I feel like I’m running out of steam. On life. On work. On playing. On teaching. On doing anything. I just want to crawl in bed, on the couch, as far as my pj’s will let me go, and read or nap or watch TV or anything but cleaning and being a responsible adult. It is not that anything has happened that has made me feel like going in on myself and crawling into a little whole where no one can find me (even though that would be awesome right now). It is just a huge case of the don’t wants. I don’t want to be an adult with bills, a possible mortgage soon, letting people down, going to rehearsals, or going to work everyday.
I think I am just burned out on everything. And I think I mean absolutely everything. I didn’t think it would ever come to this. I love to play my horn. I love to perform, and I like to help people out. But lately, I find myself trying to find an excuse to stay home and not having one come over.

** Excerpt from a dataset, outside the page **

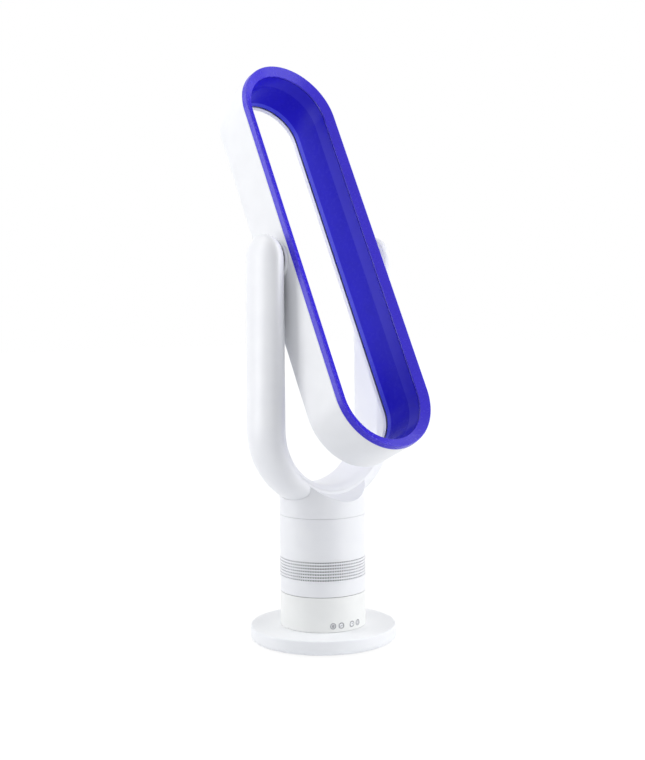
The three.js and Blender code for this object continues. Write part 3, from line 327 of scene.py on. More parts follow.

Even when I am home, with tons of time, I stare around and see the mess but I can’t really feel motivation enough to really do anything about it. For instance, there is still all that crap from our trip that has yet to be put away. Frightening I know.
Then there are the multiple cups of coffee needed to stay awake at work that never seem to help. But the moment that I get home I am wide awake, ready to do something or watch mounds of TV. I really don’t understand myself right now.
It is crazy to think that I longed for a busy schedule, and now that I have one that I can’t seem to work around – I don’t want to do it anymore.
Others would always ask me ‘how do you do it? How do you accomplish all this in one week?’ I was actually proud of myself to be able to keep a tight schedule and get more done then most people do in a whole month. Now, just looking at the calendar just makes me want to take a nap or another vacation.
Maybe that is what I need, another vacation just for me. Not for my family, or friends, or some other obligation. Something that I will enjoy and be able to do things on my own terms. That sounds like an amazing idea….if only money wasn’t an issue…



Do you think it’s the winter blues? I’m LONGING for a busier schedule and sit around being “blah” because I have nothing to fill the time. At the same time, I have tons of things that I COULD be doing, but I just can’t be bothered. It seems you’re in the same boat but for different reasons! There’s gotta be a way to “get away” that doesn’t cost an arm and a leg. If even for a night; just you, doing whatever you need to relax.
I feel like that all the time though so….I don’t know. It’s my normal I guess.
why dont you take a stay-cation? take a few days off to do NOTHING at home. its free to stay at home! lol
I JUST got out of this rut…Feels sooo good to come home to a clean home…But I had lost all desires…Couldnt even write when i tried…I got lazy, then lazy became triflin…I went to work and did what I HAD to do…I felt like a puppet just going with the motions of life…Its your mental…There is something eating away at you…Deal with it…Get your mind and spirit free…Take you some ME time, even if you dont go far….
I think we all get burnt out at times from the day to day things we have to deal with in life. I also think that Mich’s idea is GREAT! Stay home and make your own vacation fun.
there are definitely days i wish i could fill my bathroom with sand, put on my swimming suit and a snorkle, and find a whole underwater universe right in my bathtub. unfortunately, other than being a fantastic money-saver, i usually only find something else to clean…
take a break, let some things go, and practice relaxing. it’ll feel so much better when you figure out what’s bothering you.